Despite a record deployment of wind and solar resources, coal still provides the largest share of generation at all times of year, rising to more than 75% in the winter months.
Sufficient stocks are therefore critical to ensure thermal generators have enough fuel on hand to run flat out in the coldest part of winter.
Generators are accumulating inventories to lay in adequate fuel and avoid a repeat of power shortages that plagued the country in the autumn and winter of 2021.
COAL SUPPLIES
China's mines boosted production to a seasonal record 390 million tonnes in July 2024, up from 378 million in the same month a year earlier and 373 million in 2022.
Domestic miners have ramped up output over the summer to make up for relatively slow production in the first five months of the year.
Cumulative production in the year to July was just 15 million tonnes behind the same period a year earlier but the deficit had fallen from 54 million tonnes in the year to May.
So far in 2024, Inner Mongolia, Shaanxi and Xinjiang, three of the four top provincial-level producers, have all reported record seasonal output.
Only Shanxi, where production is broadly flat compared with a year earlier, failed to set a seasonal record in the first seven months.
Shanxi has "voluntarily" adjusted output after seven years of rapid growth to optimise capacity and increase the proportion of advanced mines, according to the government-run news agency Xinhua.
Chartbook: China electricity generation
The four top producers account for more than 80% of the country’s output and are the critical suppliers to generators in all regions, except in the far south.
At the same time, imports surged to a seasonal record of 296 million tonnes in the first seven months from 261 million tonnes in 2023 and 139 million in 2022.
Imports have been used as a substitute for the lower output from Shanxi, creating breathing space to restructure the sector.
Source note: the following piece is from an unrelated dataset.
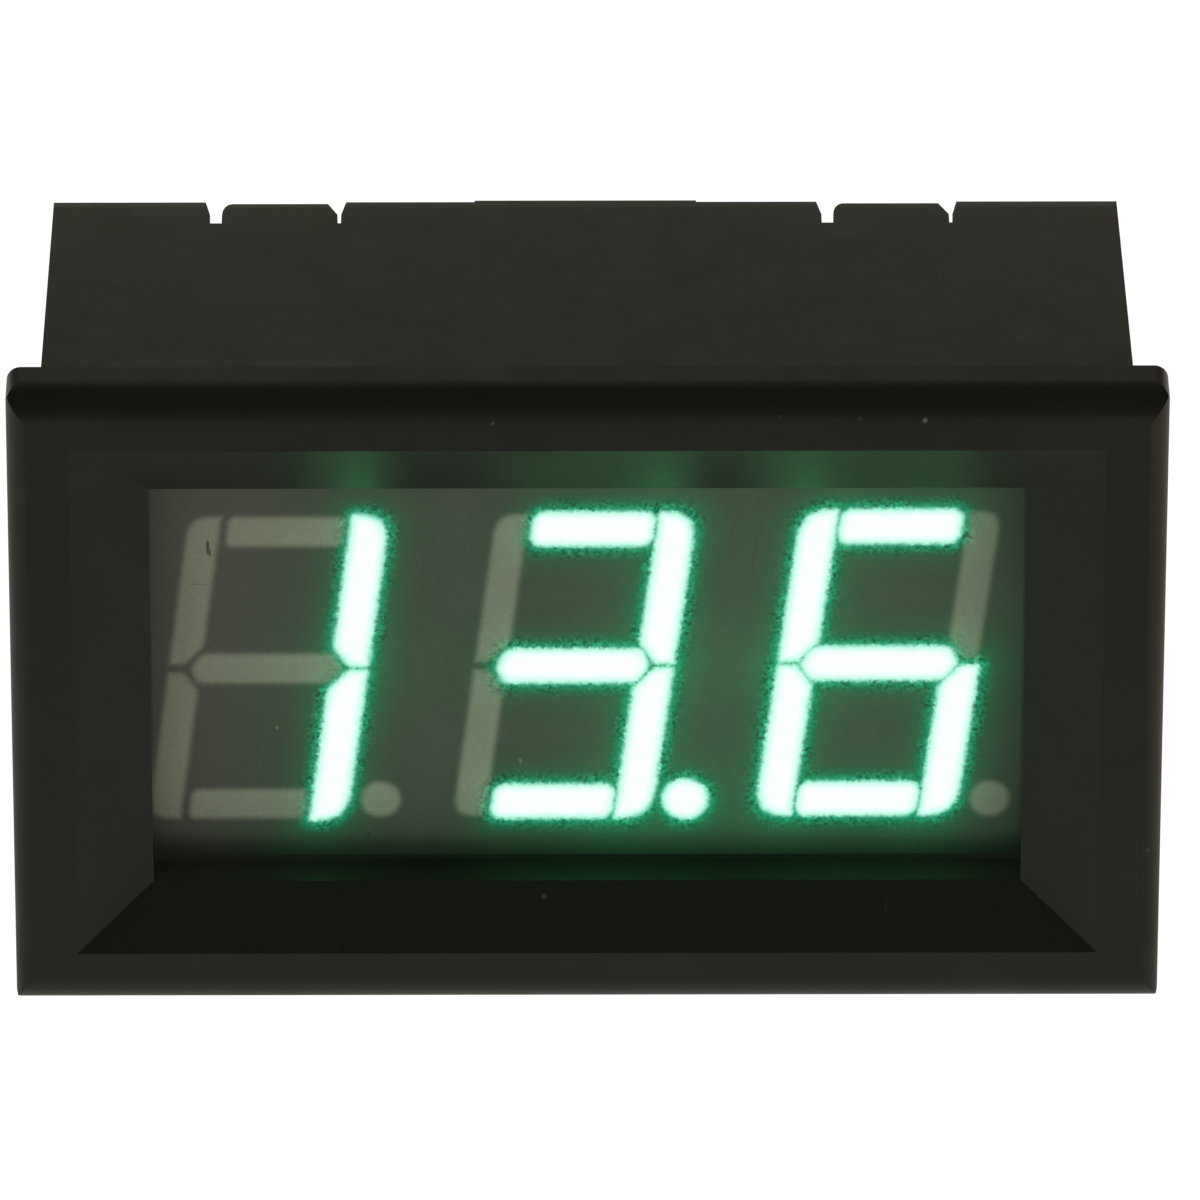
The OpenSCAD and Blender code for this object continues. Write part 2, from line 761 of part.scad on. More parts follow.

But they are also crucial in Guangdong and other southern areas, since it is cheaper to bring coal in by sea than on long rail journeys from the far north.
DOUBLE PEAK
China's annual electricity consumption exhibits what the government terms a "double peak" in summer and winter.
The primary peak occurs between June and August, driven by airconditioning and refrigeration, which accounts for 30% of maximum nationwide load, rising to more than 40% in some provinces.
But summer is also when precipitation is highest because of the East Asian monsoon and hydro generation is maximised, easing some of the strain of the transmission network, except in drought years.
In July 2024, record output from hydro and solar parks trimmed thermal generation, mostly from coal, by 25 billion kilowatt-hours (kWh) compared with a year earlier, the first seasonal decline for at least a decade.
But the secondary peak occurs between December and February, driven by heating and lighting, not much lower than in the summer.
Winter coincides with the dry season, when hydro generation declines sharply, typically by around 50% compared with the summer.
Solar generation is also somewhat less, given shorter daylight hours across the plains of northern China, where most solar parks are located.
The result is that the electricity system is much more reliant on coal during the winter peak than in the summer one.
In the five years between 2019 and 2023, thermal generators supplied 75% of electricity between December and February compared with under 70% between June and August.
In the summer, the marginal generator is sometimes a hydroelectric station or a solar park; in winter it is always a coal-fired power plant.
The gap between summer and winter patterns is likely to widen over the next few years as the government accelerates deployment of solar parks.
Ensuring electric reliability will continue to depend on building up enough coal stocks during the spring and autumn shoulder seasons to meet peak winter demand.